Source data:
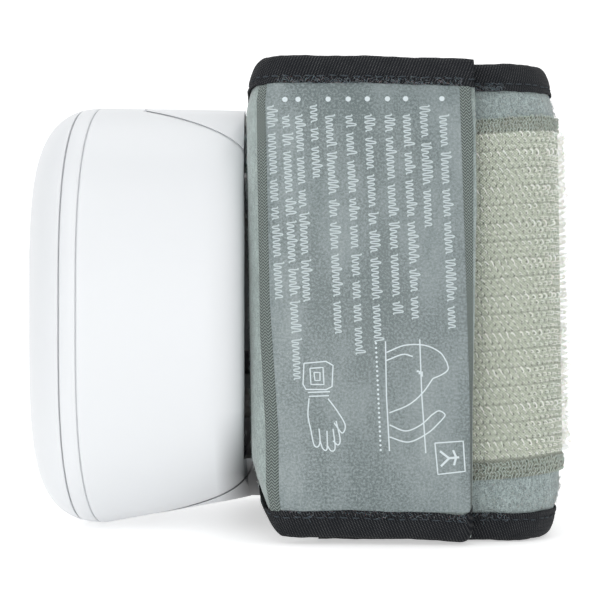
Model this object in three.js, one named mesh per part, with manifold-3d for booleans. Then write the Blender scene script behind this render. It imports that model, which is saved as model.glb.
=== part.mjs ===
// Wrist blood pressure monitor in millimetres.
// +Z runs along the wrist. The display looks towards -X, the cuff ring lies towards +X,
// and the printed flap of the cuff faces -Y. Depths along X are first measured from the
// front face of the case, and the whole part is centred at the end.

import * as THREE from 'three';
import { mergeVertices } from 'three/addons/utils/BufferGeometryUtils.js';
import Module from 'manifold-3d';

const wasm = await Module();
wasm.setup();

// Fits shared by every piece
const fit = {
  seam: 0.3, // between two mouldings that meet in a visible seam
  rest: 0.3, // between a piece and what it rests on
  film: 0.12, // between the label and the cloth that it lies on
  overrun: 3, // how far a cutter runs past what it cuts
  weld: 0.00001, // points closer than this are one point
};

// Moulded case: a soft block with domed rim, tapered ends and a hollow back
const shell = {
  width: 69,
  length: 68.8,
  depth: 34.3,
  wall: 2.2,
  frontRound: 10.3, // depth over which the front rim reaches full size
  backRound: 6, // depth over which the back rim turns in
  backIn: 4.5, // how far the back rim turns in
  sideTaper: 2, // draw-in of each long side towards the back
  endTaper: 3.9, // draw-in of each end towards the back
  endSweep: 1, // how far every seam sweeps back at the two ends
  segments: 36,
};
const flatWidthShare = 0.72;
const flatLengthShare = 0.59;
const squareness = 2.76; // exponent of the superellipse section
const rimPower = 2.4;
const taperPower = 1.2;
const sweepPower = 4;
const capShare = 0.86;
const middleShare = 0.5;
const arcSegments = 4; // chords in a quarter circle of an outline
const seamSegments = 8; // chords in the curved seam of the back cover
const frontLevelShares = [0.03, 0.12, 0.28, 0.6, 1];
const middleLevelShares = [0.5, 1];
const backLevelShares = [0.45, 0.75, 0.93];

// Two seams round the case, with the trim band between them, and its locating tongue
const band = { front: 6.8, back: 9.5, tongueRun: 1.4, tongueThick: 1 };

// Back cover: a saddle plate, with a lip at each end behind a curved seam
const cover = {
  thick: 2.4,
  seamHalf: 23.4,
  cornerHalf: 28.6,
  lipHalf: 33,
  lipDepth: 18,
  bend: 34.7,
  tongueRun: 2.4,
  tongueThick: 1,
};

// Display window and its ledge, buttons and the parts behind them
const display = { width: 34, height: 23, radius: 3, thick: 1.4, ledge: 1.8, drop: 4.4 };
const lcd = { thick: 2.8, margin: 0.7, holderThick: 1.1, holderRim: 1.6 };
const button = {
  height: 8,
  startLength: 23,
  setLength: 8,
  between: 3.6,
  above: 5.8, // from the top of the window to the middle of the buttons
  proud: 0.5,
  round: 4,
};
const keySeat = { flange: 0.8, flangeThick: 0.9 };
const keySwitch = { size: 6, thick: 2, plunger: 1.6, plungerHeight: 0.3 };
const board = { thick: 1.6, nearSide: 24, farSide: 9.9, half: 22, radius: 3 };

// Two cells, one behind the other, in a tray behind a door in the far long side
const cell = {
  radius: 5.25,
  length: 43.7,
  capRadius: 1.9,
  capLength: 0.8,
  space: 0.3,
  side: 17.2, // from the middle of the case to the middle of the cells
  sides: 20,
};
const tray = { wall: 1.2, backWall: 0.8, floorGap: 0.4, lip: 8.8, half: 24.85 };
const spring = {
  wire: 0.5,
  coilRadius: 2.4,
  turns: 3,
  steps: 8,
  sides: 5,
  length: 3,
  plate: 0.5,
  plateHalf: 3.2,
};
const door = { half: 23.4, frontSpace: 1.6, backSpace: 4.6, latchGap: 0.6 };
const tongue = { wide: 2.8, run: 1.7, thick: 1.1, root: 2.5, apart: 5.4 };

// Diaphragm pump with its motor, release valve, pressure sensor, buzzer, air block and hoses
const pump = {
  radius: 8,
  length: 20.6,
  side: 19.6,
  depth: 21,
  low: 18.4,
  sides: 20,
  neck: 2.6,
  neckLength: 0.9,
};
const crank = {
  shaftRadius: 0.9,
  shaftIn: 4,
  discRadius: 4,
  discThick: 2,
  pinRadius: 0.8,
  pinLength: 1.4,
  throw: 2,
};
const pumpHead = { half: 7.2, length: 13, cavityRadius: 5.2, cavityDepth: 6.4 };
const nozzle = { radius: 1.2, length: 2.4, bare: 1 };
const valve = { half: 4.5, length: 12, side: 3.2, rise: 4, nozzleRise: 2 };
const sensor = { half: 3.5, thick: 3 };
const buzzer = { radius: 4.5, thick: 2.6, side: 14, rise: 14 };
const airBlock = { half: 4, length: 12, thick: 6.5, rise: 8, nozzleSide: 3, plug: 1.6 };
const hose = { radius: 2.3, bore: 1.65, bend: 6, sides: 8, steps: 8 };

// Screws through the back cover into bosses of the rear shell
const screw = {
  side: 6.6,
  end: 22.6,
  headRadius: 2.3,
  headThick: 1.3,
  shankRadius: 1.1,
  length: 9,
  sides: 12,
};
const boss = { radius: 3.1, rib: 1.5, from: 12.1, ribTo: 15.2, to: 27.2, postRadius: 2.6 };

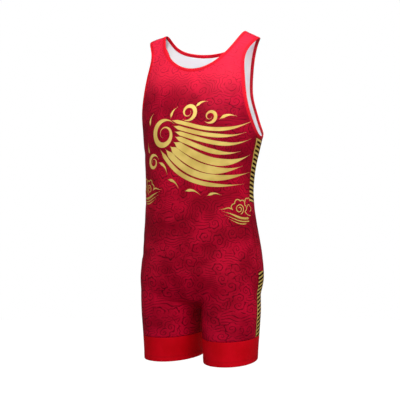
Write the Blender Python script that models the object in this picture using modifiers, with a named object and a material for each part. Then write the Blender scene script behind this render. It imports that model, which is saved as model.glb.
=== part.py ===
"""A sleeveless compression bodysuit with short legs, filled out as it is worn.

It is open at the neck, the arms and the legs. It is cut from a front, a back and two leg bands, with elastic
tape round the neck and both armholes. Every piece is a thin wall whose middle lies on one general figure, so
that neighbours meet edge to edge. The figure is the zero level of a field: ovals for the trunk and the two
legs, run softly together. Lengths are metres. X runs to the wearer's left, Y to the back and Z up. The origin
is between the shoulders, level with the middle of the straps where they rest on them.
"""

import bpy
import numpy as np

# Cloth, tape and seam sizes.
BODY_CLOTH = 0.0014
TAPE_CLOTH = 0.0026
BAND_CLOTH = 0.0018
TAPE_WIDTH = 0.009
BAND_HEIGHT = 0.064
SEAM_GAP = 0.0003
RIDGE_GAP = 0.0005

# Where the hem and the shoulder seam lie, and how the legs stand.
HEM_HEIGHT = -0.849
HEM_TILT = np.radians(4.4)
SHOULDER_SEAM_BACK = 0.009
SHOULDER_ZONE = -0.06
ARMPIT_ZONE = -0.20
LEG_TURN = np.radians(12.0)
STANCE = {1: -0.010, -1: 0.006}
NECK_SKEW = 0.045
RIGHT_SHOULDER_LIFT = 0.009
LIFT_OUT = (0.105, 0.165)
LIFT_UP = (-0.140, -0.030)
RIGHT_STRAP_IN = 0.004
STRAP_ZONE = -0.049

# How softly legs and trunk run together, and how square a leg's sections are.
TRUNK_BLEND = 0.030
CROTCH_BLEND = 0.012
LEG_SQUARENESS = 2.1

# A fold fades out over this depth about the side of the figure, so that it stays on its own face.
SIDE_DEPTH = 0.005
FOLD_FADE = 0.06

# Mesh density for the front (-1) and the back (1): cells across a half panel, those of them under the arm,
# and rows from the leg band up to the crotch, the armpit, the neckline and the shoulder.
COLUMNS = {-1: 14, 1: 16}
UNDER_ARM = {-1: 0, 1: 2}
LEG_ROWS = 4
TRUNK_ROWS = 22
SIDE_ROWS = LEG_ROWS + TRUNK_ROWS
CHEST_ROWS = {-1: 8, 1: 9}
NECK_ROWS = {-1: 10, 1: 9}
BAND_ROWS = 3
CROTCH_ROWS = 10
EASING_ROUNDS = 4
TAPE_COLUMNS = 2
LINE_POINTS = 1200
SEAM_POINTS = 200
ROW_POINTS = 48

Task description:
Above are the records; from them, give again exactly the lines from the one containing "Write the Blender Python" to the one containing "it is worn.", both lines included, and nothing more.

In response:
Write the Blender Python script that models the object in this picture using modifiers, with a named object and a material for each part. Then write the Blender scene script behind this render. It imports that model, which is saved as model.glb.
=== part.py ===
"""A sleeveless compression bodysuit with short legs, filled out as it is worn.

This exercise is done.